The Etherboy album was never released, and Browz parted ways with Universal Motown in October 2009 due to business and creative differences. Browz began releasing projects independently through his label Ether Boy Records. The first of these was the extended play Timeless in 2009, which featured the original version of "20 Dollars" and the remix with Nicki Minaj, among other songs.

In February 2010, he released "Ride Ya Bike (She's A Biker)", a collaboration with Foxy Brown and Browz's first single since "20 Dollars". The song notably featured a greatly reduced amount of Auto-Tune on Browz's vocals. In an interview with VIBE magazine, Ron Browz explained his intentions for his career going forward: He claimed he had planned to reduce his use of Auto-Tune for some time, and said he would be recording songs with varied amounts of the effect from then on.

On July 20, 2010, he released his debut album Etherlibrium, which also featured a greatly reduced use of Auto-Tune. The album did not achieve commercial success and was further panned by critics. In 2011, he released the mixtape The Christening, which featured a change in style to more traditional New York hip hop. Andrew Noz of The Fader gave the album a positive review, praising Browz's artistic improvement from his previous Auto-Tune laden hits. His later independent releases have not received much attention.

== Musical style ==

Ron Browz's series of Auto-Tune-laden hits in the late 2000s have been described as "having mastered the craft of creating mindless melodies that catch on".

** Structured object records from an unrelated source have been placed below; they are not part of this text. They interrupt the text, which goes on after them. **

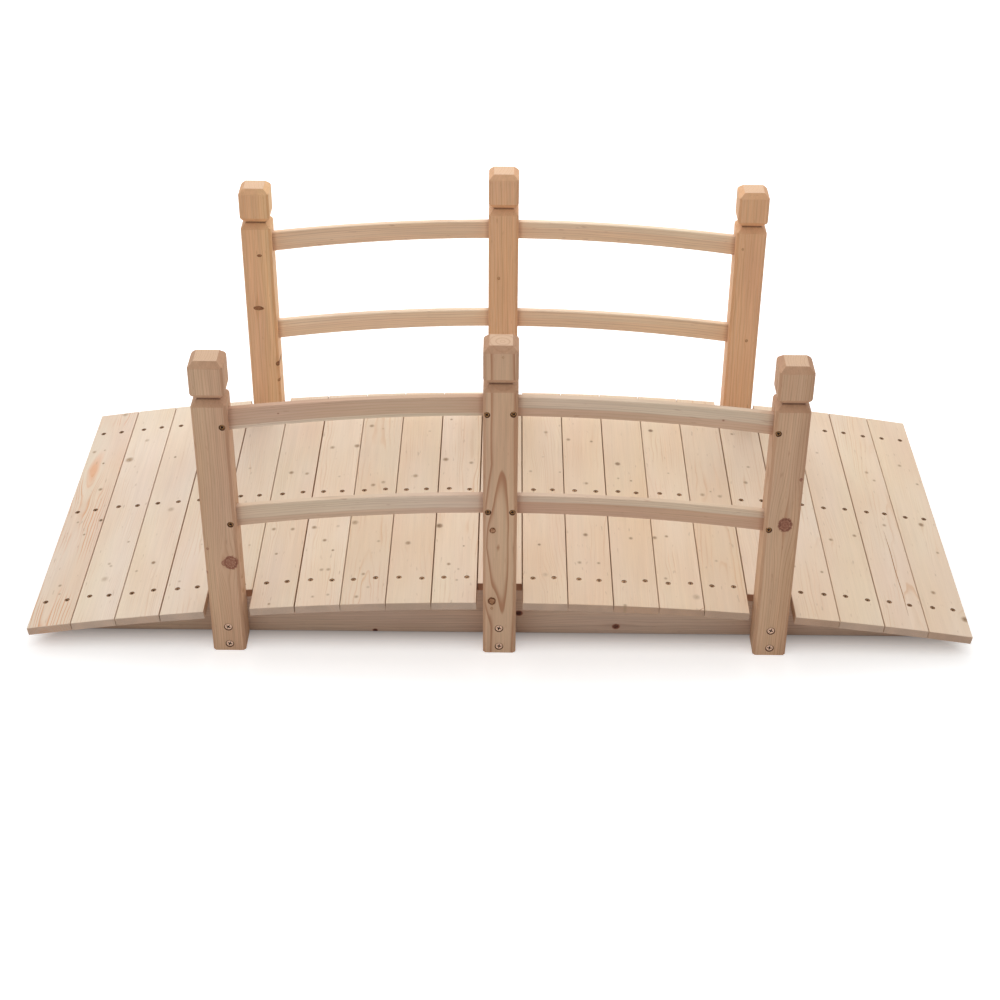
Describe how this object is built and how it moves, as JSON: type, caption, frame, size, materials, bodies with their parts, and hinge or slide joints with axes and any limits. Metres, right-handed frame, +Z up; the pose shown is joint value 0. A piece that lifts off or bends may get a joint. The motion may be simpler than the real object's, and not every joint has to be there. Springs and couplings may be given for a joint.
{
  "type": "garden moon bridge",
  "caption": "Small arched garden footbridge of plain softwood: cross planks on arched beams, square posts with grooved caps and curved side rails.",
  "frame": {"origin": "on the ground, under the middle of the bridge", "axes": "+X along the bridge, +Y across it, +Z up"},
  "size_m": [1.5002, 0.656, 0.5527],
  "materials": {
    "deck_wood": "sawn, unfinished",
    "beam_wood": "sawn, unfinished",
    "post_wood": "planed, unfinished",
    "rail_wood": "planed, unfinished"
  },
  "bodies": {
    "root": {"plank_01": "deck_wood", "plank_02": "deck_wood", "plank_03": "deck_wood", "plank_04": "deck_wood", "plank_05": "deck_wood", "plank_06": "deck_wood", "plank_07": "deck_wood", "plank_08": "deck_wood", "plank_09": "deck_wood", "plank_10": "deck_wood", "plank_11": "deck_wood", "plank_12": "deck_wood", "plank_13": "deck_wood", "plank_14": "deck_wood", "plank_15": "deck_wood", "plank_16": "deck_wood", "plank_17": "deck_wood", "plank_18": "deck_wood", "plank_19": "deck_wood", "plank_20": "deck_wood", "plank_21": "deck_wood", "beam_near": "beam_wood", "beam_middle": "beam_wood", "beam_far": "beam_wood", "post_near_left": "post_wood", "post_near_middle": "post_wood", "post_near_right": "post_wood", "post_far_left": "post_wood", "post_far_middle": "post_wood", "post_far_right": "post_wood", "rail_near_left_upper": "rail_wood", "rail_near_left_lower": "rail_wood", "rail_near_right_upper": "rail_wood", "rail_near_right_lower": "rail_wood", "rail_far_left_upper": "rail_wood", "rail_far_left_lower": "rail_wood", "rail_far_right_upper": "rail_wood", "rail_far_right_lower": "rail_wood"}
  },
  "joints": []
}
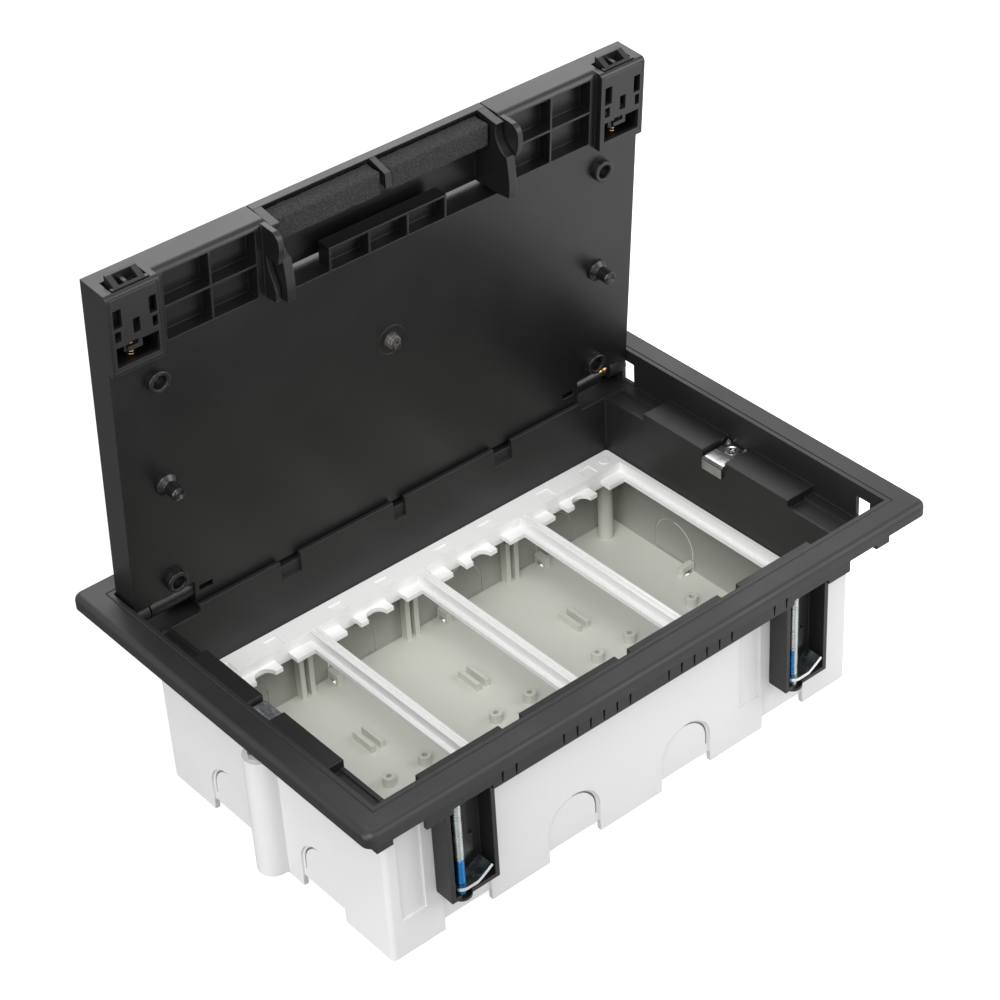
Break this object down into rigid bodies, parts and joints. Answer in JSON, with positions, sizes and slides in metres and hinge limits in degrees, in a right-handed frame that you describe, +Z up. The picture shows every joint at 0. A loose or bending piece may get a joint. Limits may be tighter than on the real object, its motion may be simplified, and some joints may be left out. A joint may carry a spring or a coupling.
{
  "type": "floor socket box",
  "caption": "Floor socket box: rim with clamping claws, cable housing, frame with module bays, and a hinged lid with spring latches and a cable outlet flap.",
  "frame": {"origin": "centre of the housing's underside", "axes": "+X along the long side, +Y towards the lid hinge, +Z up out of the floor"},
  "size_m": [0.2682, 0.1788, 0.2303],
  "materials": {
    "frame_plastic": "satin",
    "box_plastic": "satin",
    "module_plastic": "satin",
    "lid_plastic": "polished",
    "latch_plastic": "satin",
    "insert_steel": "rolled",
    "zinc": "zinc plated",
    "retainer_plastic": "satin",
    "brass": "turned",
    "spring_steel": "drawn",
    "foam": "open-cell foam"
  },
  "bodies": {
    "frame": {"floor_frame": "frame_plastic", "floor_box": "box_plastic", "module_frame": "module_plastic", "level_clip_left": "zinc", "level_clip_right": "zinc", "level_screw_left": "zinc", "level_screw_right": "zinc", "level_nut_left": "zinc", "level_nut_right": "zinc"},
    "lid": {"lid": "lid_plastic", "insert_plate": "insert_steel", "insert_screws": "zinc", "latch_cover_left": "lid_plastic", "latch_cover_right": "lid_plastic", "hinge_pin": "zinc", "latch_spring_left": "spring_steel", "latch_spring_right": "spring_steel", "release_spring": "spring_steel"},
    "flap": {"cable_flap": "lid_plastic", "foam_pad_left": "foam", "foam_pad_right": "foam"},
    "latch_left": {"latch_left": "latch_plastic"},
    "latch_right": {"latch_right": "latch_plastic"},
    "release_pin": {"release_pin": "brass"},
    "claw_screw_front_left": {"claw_screw_front_left": "zinc", "claw_retainer_front_left": "retainer_plastic"},
    "claw_front_left": {"claw_front_left": "zinc"},
    "claw_screw_front_right": {"claw_screw_front_right": "zinc", "claw_retainer_front_right": "retainer_plastic"},
    "claw_front_right": {"claw_front_right": "zinc"},
    "claw_screw_back_left": {"claw_screw_back_left": "zinc", "claw_retainer_back_left": "retainer_plastic"},
    "claw_back_left": {"claw_back_left": "zinc"},
    "claw_screw_back_right": {"claw_screw_back_right": "zinc", "claw_retainer_back_right": "retainer_plastic"},
    "claw_back_right": {"claw_back_right": "zinc"}
  },
  "joints": [
    {"name": "lid_hinge", "type": "hinge", "parent": "frame", "child": "lid", "pos_m": [0, 0.0709, 0.0799], "axis": [1, 0, 0], "range_deg": [0, 85.2]},
    {"name": "flap_hinge", "type": "hinge", "parent": "lid", "child": "flap", "pos_m": [0, 0.06543, 0.19886], "axis": [-1, 0, 0], "range_deg": [0, 90]},
    {"name": "latch_left_slide", "type": "slide", "parent": "lid", "child": "latch_left", "axis": [0, 0.0837, -0.9965], "range_m": [0, 0.0034], "stiffness_N_per_m": 300, "springref_m": -0.003, "deforming": ["latch_spring_left"]},
    {"name": "latch_right_slide", "type": "slide", "parent": "lid", "child": "latch_right", "axis": [0, 0.0837, -0.9965], "range_m": [0, 0.0034], "stiffness_N_per_m": 300, "springref_m": -0.003, "deforming": ["latch_spring_right"]},
    {"name": "release_pin_slide", "type": "slide", "parent": "lid", "child": "release_pin", "axis": [-1, 0, 0], "range_m": [0, 0.0046], "stiffness_N_per_m": 250, "springref_m": -0.003, "deforming": ["release_spring"]},
    {"name": "claw_screw_front_left_turn", "type": "hinge", "parent": "frame", "child": "claw_screw_front_left", "pos_m": [-0.0867, -0.0744, 0.05], "axis": [0, 0, -1], "range_deg": [0, 90]},
    {"name": "claw_front_left_climb", "type": "slide", "parent": "claw_screw_front_left", "child": "claw_front_left", "axis": [0, 0, 1], "range_m": [0, 0.034]},
    {"name": "claw_screw_front_right_turn", "type": "hinge", "parent": "frame", "child": "claw_screw_front_right", "pos_m": [0.0783, -0.0744, 0.05], "axis": [0, 0, -1], "range_deg": [0, 90]},
    {"name": "claw_front_right_climb", "type": "slide", "parent": "claw_screw_front_right", "child": "claw_front_right", "axis": [0, 0, 1], "range_m": [0, 0.034]},
    {"name": "claw_screw_back_left_turn", "type": "hinge", "parent": "frame", "child": "claw_screw_back_left", "pos_m": [-0.0783, 0.0744, 0.05], "axis": [0, 0, -1], "range_deg": [0, 90]},
    {"name": "claw_back_left_climb", "type": "slide", "parent": "claw_screw_back_left", "child": "claw_back_left", "axis": [0, 0, 1], "range_m": [0, 0.034]},
    {"name": "claw_screw_back_right_turn", "type": "hinge", "parent": "frame", "child": "claw_screw_back_right", "pos_m": [0.0867, 0.0744, 0.05], "axis": [0, 0, -1], "range_deg": [0, 90]},
    {"name": "claw_back_right_climb", "type": "slide", "parent": "claw_screw_back_right", "child": "claw_back_right", "axis": [0, 0, 1], "range_m": [0, 0.034]}
  ]
}
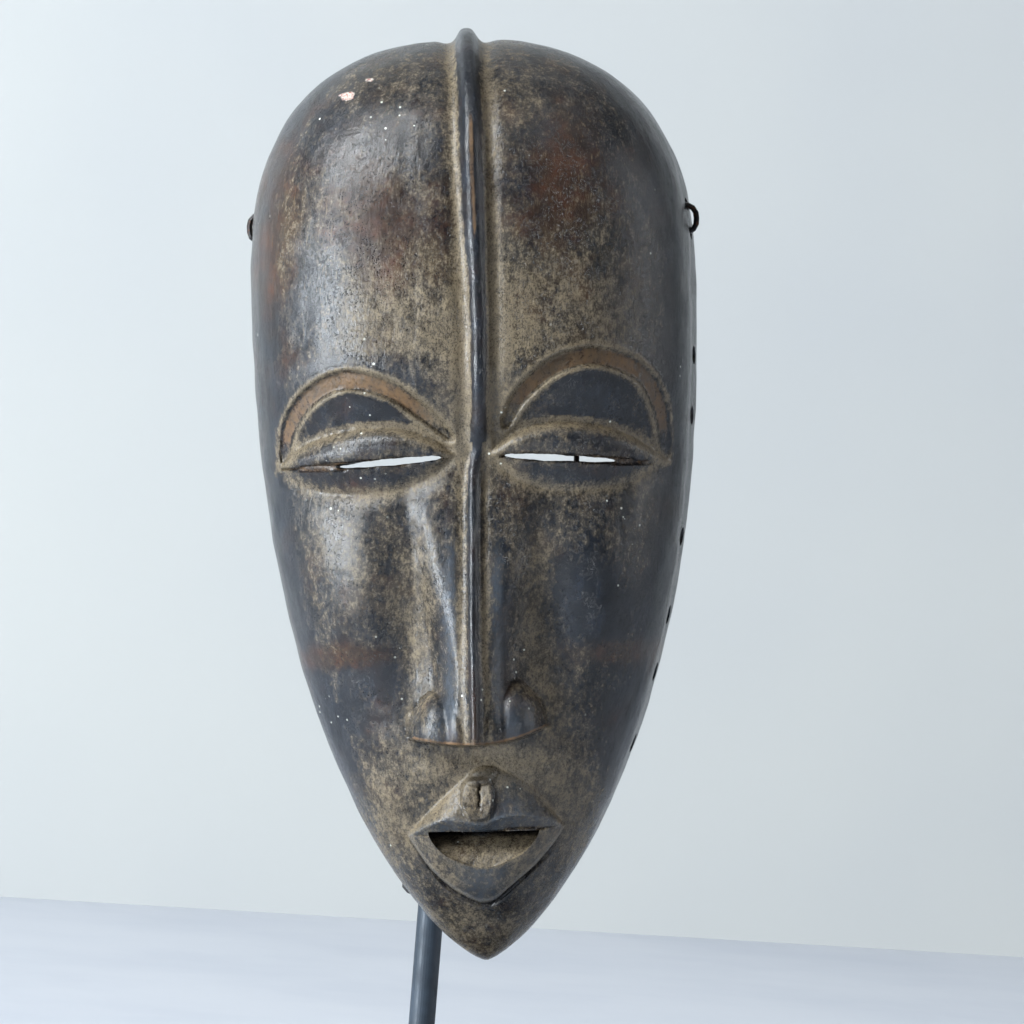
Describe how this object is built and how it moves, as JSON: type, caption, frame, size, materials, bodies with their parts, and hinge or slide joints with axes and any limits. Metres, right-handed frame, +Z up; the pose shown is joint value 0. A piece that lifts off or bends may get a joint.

Describing his recording process, Browz said in 2010: "I just play the beat, put my headphones on and say whatever comes to mind. I don’t care how dumb or how silly you think it sounds, because I know the catchiest songs end up being big records. And in this industry, hooks are the most important part of the song." He has also described his recording process as "really energy-based", with his musical output heavily dependent on his mood.